===== Record set

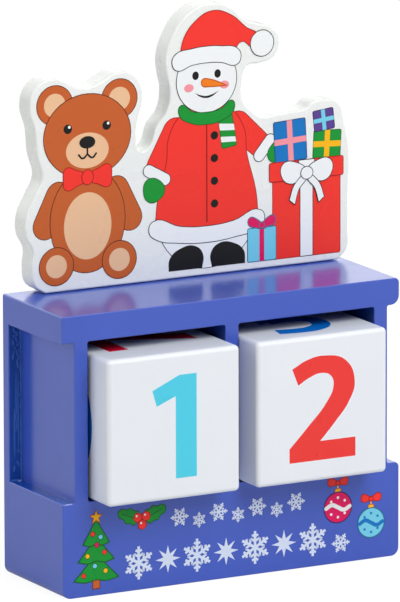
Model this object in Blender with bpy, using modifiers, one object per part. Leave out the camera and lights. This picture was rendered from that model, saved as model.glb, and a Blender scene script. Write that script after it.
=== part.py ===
"""Wooden countdown calendar: an open case with two number cubes and a cut-out board on top.

Metres, +Z up, front towards -Y. The origin is the centre of the case's underside.
"""
import math

import bmesh
import bpy
from mathutils import Matrix

# Number cubes and the compartments that take them
CUBE_EDGE = 0.0544
CUBE_ROUNDING = 0.0018
CUBE_SIDE_PLAY = 0.0012
CUBE_HEADROOM = 0.0048
CUBE_REAR_PLAY = 0.0010

# The right cube stands against the divider, this far left of its compartment's middle
RIGHT_CUBE_LEFT_SHIFT = 0.0009

# Case: a base block, three uprights and a back panel under a top slab
PANEL_THICKNESS = 0.0055
DIVIDER_THICKNESS = 0.0055
BACK_THICKNESS = 0.0045
COMPARTMENT_DEPTH = 0.0420
END_RECESS = 0.0050
SLAB_THICKNESS = 0.0100
BASE_HEIGHT = 0.0355
EDGE_ROUNDING = 0.0004
FOOT_ROUNDING = 0.0032
RIGHT_TOP_ROUNDING = 0.0018
SLAB_RIGHT_FOOT_ROUNDING = 0.0034

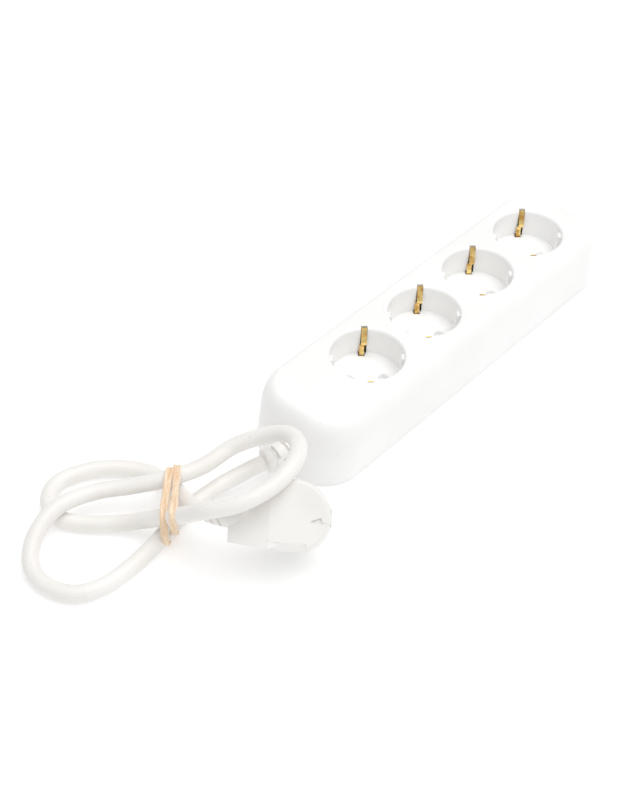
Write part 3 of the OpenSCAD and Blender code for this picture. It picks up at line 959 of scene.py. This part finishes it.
# (x, lower y, higher y, top) along the handle, from its end to inside the body
HANDLE = [(-31.0, -13.6, 7.6, 20.2), (-11.0, -16.2, 13.8, 24.5), (-4.0, -12.0, 12.0, 23.8)]
HANDLE_BOTTOM = 14.2


def plug_place():
    x, y, z = PLUG_TURN
    return shift(*PLUG_AT) @ spin(z, "Z") @ spin(y, "Y") @ spin(x, "X")


def handle_mesh():
    """The grip that slopes from the plug's body down to the lead."""
    return hull_mesh("handle", [
        (x, y, z) for x, low_y, high_y, top in HANDLE
        for y in (low_y, high_y) for z in (HANDLE_BOTTOM, top)
    ])


def plug_profile():
    """(radius, height) points of the round body, whose back is up and has a rounded edge."""
    edge = arc((PLUG_RADIUS - 2.1, PLUG_TOP - PLUG_EDGE), PLUG_EDGE, 8, 90, 18)
    return [(0, 0), (17.3, 0), (17.8, 0.5), (PLUG_RADIUS, 12.0), (17.6, 22.5), *edge,
            (0, PLUG_TOP)]


def side_flats():
    """What is cut from the sides: one flat that leans in above a knee, and one straight one."""
    flats = []
    for side, outline in (
        (-1, ((16.9, -2), (16.9, 9), (30, 9), (30, -2))),
        (-1, ((16.9, 8.9), (12.7, 24.6), (12.3, 26), (30, 26), (30, 8.9))),
        (1, ((16.9, -2), (16.9, 17.5), (30, 17.5), (30, -2))),
    ):
        corners = [(x, side * y, z) for x in (FLAT_FROM, FLAT_TO) for y, z in outline]
        flats.append(hull_mesh("notch", corners))
    return flats


def add_plug():
    """The moulded plug body: a flat round back, a grip, recessed sides and a small slot."""
    steps = [("DIFFERENCE", block((-22, -22, 15.0), (CREASE_X, 22, 30)))]
    steps += [("DIFFERENCE", flat) for flat in side_flats()]
    steps += [
        ("UNION", handle_mesh()),
        ("DIFFERENCE", drum(SKIRT_RADIUS, -3, SKIRT_DEPTH, 96)),
        ("DIFFERENCE", drum(BORE_RADIUS, 7, BORE_DEPTH, 96)),
    ]
    for x in (-17.4, 17.4):
        strip_slot = block((x - 0.7, -4.15, -3), (x + 0.9, 4.15, 13.6))
        steps.append(("DIFFERENCE", strip_slot))
    slot = shaped(block((-2.5, -1.05, 23.5), (2.5, 1.05, 27)), spin(20), shift(11.4, -2.1, 0))
    seam = block((13.4, -3.0, 24.1), (19, -2.75, 27))
    body = carved(revolved("plug_body", plug_profile(), 128), steps, SHARP)
    mesh = carved(bevelled(body, PLUG_EASE, 3), [("DIFFERENCE", slot), ("DIFFERENCE", seam)],
                  CREASE)
    mesh = shaped(mesh, plug_place())
    return make_piece("plug_body", mesh, "plug_pvc", ["plug_housing"])


plug_body = add_plug()


# ---------------------------------------------------------------- carried-over nodes
def dress(node, finish):
    """Gives a node that keeps its own shape its finish."""
    mesh = frame["nodes"][node].data
    mesh.materials.clear()
    mesh.materials.append(FINISHES[finish])
    smooth(mesh, 30)


SLOT_FINISH = {"cord_pvc": "plug_pvc"}
for part in frame["record"]["subparts"]:
    dress(part["node"], SLOT_FINISH.get(part["material_slot"], part["material_slot"]))


# ---------------------------------------------------------------- floor, light, sky
FLOOR_REACH, FLOOR_GREY, FLOOR_GLOW = 6.0, 0.75, 0.33
SKY_STRENGTH = 0.60
KEY_PLACE, KEY_TARGET = Vector((0.05, -0.3, 1.5)), Vector((-0.05, 0, 0))
KEY_SIZE, KEY_POWER = 1.6, 16.5


def add_surroundings():
    """A pale floor, an even white sky and one large soft light overhead, in metres."""
    r = FLOOR_REACH
    mesh = bpy.data.meshes.new("floor")
    mesh.from_pydata([(-r, -r, 0), (r, -r, 0), (r, r, 0), (-r, r, 0)], [], [(0, 1, 2, 3)])
    finish = Finish(
        "pale_floor", base_color=(FLOOR_GREY, FLOOR_GREY, FLOOR_GREY, 1), roughness=0.9,
        glow_colour=(1, 1, 1, 1), glow=FLOOR_GLOW)
    mesh.materials.append(finish.material)
    in_scene("floor", mesh)
    world = bpy.data.worlds.new("studio")
    bpy.context.scene.world = world
    world.use_nodes = True
    sky = world.node_tree.nodes["Background"].inputs
    sky["Color"].default_value, sky["Strength"].default_value = (1, 1, 1, 1), SKY_STRENGTH
    light = bpy.data.lights.new("key", "AREA")
    light.size, light.energy = KEY_SIZE, KEY_POWER
    lamp = in_scene("key", light)
    lamp.location = KEY_PLACE
    lamp.rotation_euler = (KEY_TARGET - KEY_PLACE).to_track_quat("-Z", "Y").to_euler()


add_surroundings()
bpy.context.scene.view_settings.view_transform = "Standard"

[p * MM for p in CORD_LINE]
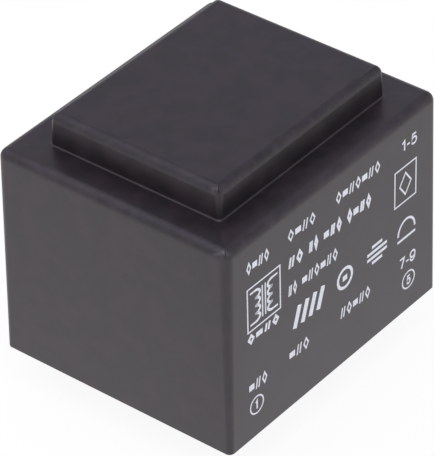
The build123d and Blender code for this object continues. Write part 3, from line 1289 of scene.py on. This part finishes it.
@dataclass
class Studio:
    """A pale floor, a room that is white round the horizon and grey overhead, and one soft lamp."""

    floor_level: float = -4.0
    floor_half: float = 2000.0
    floor_colour: str = "#f1f1f1"
    floor_roughness: float = 0.9
    seen_white: float = 0.88  # how much of the floor is plain white to the camera; the rest keeps the shadow
    camera_glow: float = 1.04
    # What mirrors the floor sees it glow: from one distance to another, from one strength to another.
    near_floor: tuple[Point, Point] = ((18.0, 60.0), (1.2, 1.07))
    far_floor: tuple[Point, Point] = ((70.0, 200.0), (1.0, 0.7))
    # The room's light by how far up a place in it is, from 0 at the horizon to 1 overhead.
    overhead: tuple[Point, Point] = ((0.6, 0.95), (0.63, 0.32))
    horizon: float = 0.85
    horizon_end: Point = (0.12, 0.42)
    # A broad window behind the object on the left, by the cosine of the angle to its middle.
    window: tuple[float, float, float] = (-0.3, 0.45, 0.84)
    window_light: tuple[Point, Point] = ((0.75, 0.95), (0.0, 0.5))
    sky_colour: str = "#eff0ff"
    lamp_place: tuple[float, float, float] = (-200.0, -120.0, 660.0)
    lamp_aim: tuple[float, float, float] = (0.0, 0.0, 12.0)
    lamp_side: float = 640.0
    lamp_watts: float = 1.9

    def ramp(self, tree: Tree, value: Socket, span: tuple[Point, Point], unit: float = 1.0) -> Socket:
        """Turns a value to a strength.

        Args:
            tree: The tree that it goes into.
            value: The value.
            span: The values between which the strength changes, and the strengths at them.
            unit: What the span's values are measured in.

        Returns:
            The strength.
        """
        (start, end), (first, last) = span
        levels = {"Value": value, "From Min": start * unit, "From Max": end * unit}
        return add_node(tree, "MapRange", None, levels | {"To Min": first, "To Max": last}).outputs["Result"]

    def paper(self) -> Material:
        """Makes the floor's finish: matt white paper that the case and the pins mirror as a white sweep.

        Returns:
            The material.
        """
        material = bare_material("matt_paper")
        tree = material.node_tree
        plain = {"Base Color": linear(self.floor_colour), "Roughness": self.floor_roughness}
        matt = add_node(tree, "BsdfPrincipled", None, plain).outputs["BSDF"]
        rays = add_node(tree, "LightPath").outputs
        bounces = {0: rays["Is Glossy Ray"], 1: rays["Is Transmission Ray"]}
        mirrored = add_node(tree, "Math", {"operation": "MAXIMUM"}, bounces).outputs["Value"]
        centre = add_node(tree, "TexCoord").outputs["Object"]
        away = add_node(tree, "VectorMath", {"operation": "LENGTH"}, {0: centre}).outputs["Value"]
        spans = enumerate((self.near_floor, self.far_floor))
        glows = {number: self.ramp(tree, away, span, METRES) for number, span in spans}
        glow = add_node(tree, "Math", {"operation": "MULTIPLY"}, glows).outputs["Value"]
        strengths = {0: mirrored, 2: self.camera_glow, 3: glow}
        strength = add_node(tree, "Mix", {"data_type": "FLOAT"}, strengths).outputs[0]
        glowing = {"Color": linear("#ffffff"), "Strength": strength}
        white = add_node(tree, "Emission", None, glowing).outputs["Emission"]
        seen = {0: rays["Is Camera Ray"], 1: self.seen_white}
        to_camera = add_node(tree, "Math", {"operation": "MULTIPLY"}, seen).outputs["Value"]
        share = add_node(tree, "Math", {"operation": "MAXIMUM"}, {0: to_camera, 1: mirrored}).outputs["Value"]
        mixed = add_node(tree, "MixShader", None, {0: share, 1: matt, 2: white}).outputs["Shader"]
        add_node(tree, "OutputMaterial", None, {"Surface": mixed})
        return material

    def floor(self) -> None:
        """Lays the floor under the tips of the pins."""
        form = bmesh.new()
        half = self.floor_half
        corners = ((-half, -half), (half, -half), (half, half), (-half, half))
        form.faces.new([form.verts.new(Vector((x, y, self.floor_level)) * METRES) for x, y in corners])
        mesh = written("floor", form, smooth=False)
        mesh.materials.append(self.paper())
        shown = bpy.data.objects.new("floor", mesh)
        bpy.context.scene.collection.objects.link(shown)

    def room(self) -> None:
        """Lights the room: white round the horizon, a cool grey overhead, and a soft window."""
        world = bpy.data.worlds.new("pale_room")
        world.use_nodes = True
        tree = world.node_tree
        tree.nodes.clear()
        direction = add_node(tree, "TexCoord").outputs["Generated"]
        rise = add_node(tree, "SeparateXYZ", None, {"Vector": direction}).outputs["Z"]
        low = self.ramp(tree, rise, (self.horizon_end, (1.0, 0.0)))
        levels = {0: low, 2: self.ramp(tree, rise, self.overhead), 3: self.horizon}
        level = add_node(tree, "Mix", {"data_type": "FLOAT"}, levels).outputs[0]
        ends = {0: direction, 1: tuple(Vector(self.window).normalized())}
        near = add_node(tree, "VectorMath", {"operation": "DOT_PRODUCT"}, ends).outputs["Value"]
        lit = {0: level, 1: self.ramp(tree, near, self.window_light)}
        level = add_node(tree, "Math", {"operation": "ADD"}, lit).outputs["Value"]
        tones = {0: low, 6: linear(self.sky_colour), 7: linear("#ffffff")}
        tone = add_node(tree, "Mix", {"data_type": "RGBA"}, tones).outputs[2]
        light = add_node(tree, "Background", None, {"Color": tone, "Strength": level})
        add_node(tree, "OutputWorld", None, {"Surface": light.outputs["Background"]})
        bpy.context.scene.world = world

    def lamp(self) -> None:
        """Hangs a soft square lamp that points at the object."""
        light = bpy.data.lights.new("key", "AREA")
        light.size = self.lamp_side * METRES
        light.energy = self.lamp_watts
        shown = bpy.data.objects.new("key", light)
        place = Vector(self.lamp_place)
        shown.location = place * METRES
        shown.rotation_euler = (place - Vector(self.lamp_aim)).to_track_quat("Z", "Y").to_euler()
        bpy.context.scene.collection.objects.link(shown)

    def build(self) -> None:
        """Sets the floor, the room, the lamp and the plain view."""
        self.floor()
        self.room()
        self.lamp()
        bpy.context.scene.view_settings.view_transform = "Standard"


@dataclass
class PhotoCamera:
    """The camera at the photograph's place, found from thirteen edges of the case."""

    azimuth: float = -50.85
    elevation: float = 36.81
    roll: float = -1.30
    distance: float = 339.2
    focal_pixels: float = 3553.0
    aim: Vector = field(default_factory=lambda: Vector((0, 0, 12)))
    aside: float = -0.39
    above: float = -1.10
    picture_height: int = 456
    sensor: float = 36.0
    clip: Point = (10.0, 20000.0)

    def place(self) -> None:
        """Adds the camera and makes it the scene's own."""
        angles = (self.azimuth, self.elevation, self.roll)
        azimuth, elevation, roll = (math.radians(angle) for angle in angles)
        flat = math.cos(elevation)
        back = Vector((math.sin(azimuth) * flat, -math.cos(azimuth) * flat, math.sin(elevation)))
        level = Vector((math.cos(azimuth), math.sin(azimuth), 0))
        upright = back.cross(level)
        right = math.cos(roll) * level + math.sin(roll) * upright
        up = -math.sin(roll) * level + math.cos(roll) * upright
        place = (self.aim + self.aside * level + self.above * upright + self.distance * back) * METRES
        lens = bpy.data.cameras.new("photo_camera")
        lens.sensor_width = self.sensor
        lens.lens = self.focal_pixels * self.sensor / self.picture_height
        lens.clip_start, lens.clip_end = (away * METRES for away in self.clip)
        camera = bpy.data.objects.new("photo_camera", lens)
        camera.matrix_world = Matrix.Translation(place) @ Matrix((right, up, back)).transposed().to_4x4()
        bpy.context.scene.collection.objects.link(camera)
        bpy.context.scene.camera = camera


def main() -> None:
    """Builds the sub-assemblies in order."""
    logging.basicConfig(level=logging.INFO, format="%(name)s: %(message)s")
    resin = RESIN_FINISH.material()
    Case().build(CASE_FINISH.material())
    Print().build(INK_FINISH.material())
    dressed("potting", resin)
    ResinSkin().build(resin)
    Pins().build(PIN_FINISH.material(), resin)
    Inside().dress()
    Studio().build()
    PhotoCamera().place()


if __name__ == "__main__":
    main()
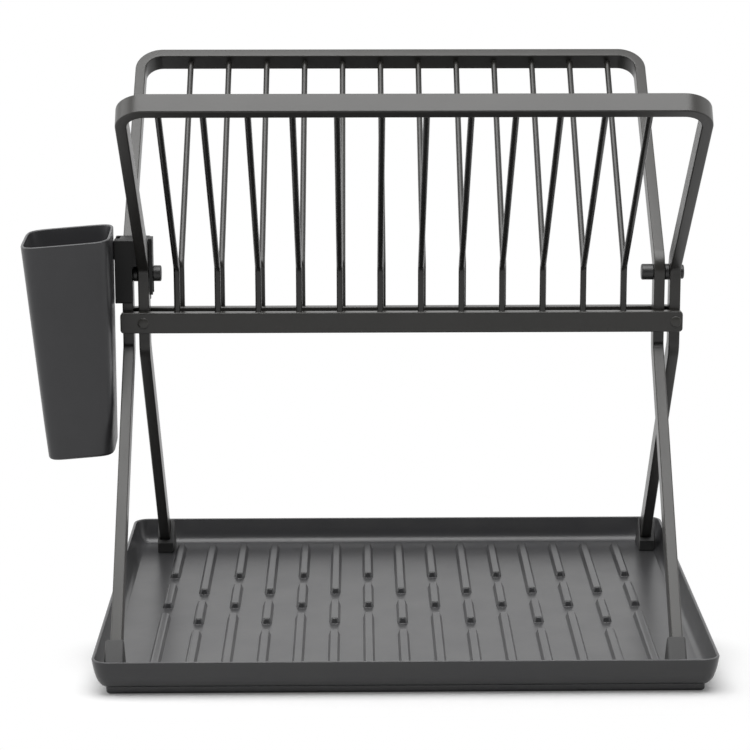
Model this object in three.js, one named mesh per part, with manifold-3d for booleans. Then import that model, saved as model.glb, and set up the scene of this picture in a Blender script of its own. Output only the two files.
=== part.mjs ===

==========

» **The request**: Transcribe exactly the line containing "Model this object in three.js, one" and all remaining lines of the material, ending with the last one.

» **Answer for this exercise**:
Model this object in three.js, one named mesh per part, with manifold-3d for booleans. Then import that model, saved as model.glb, and set up the scene of this picture in a Blender script of its own. Output only the two files.
=== part.mjs ===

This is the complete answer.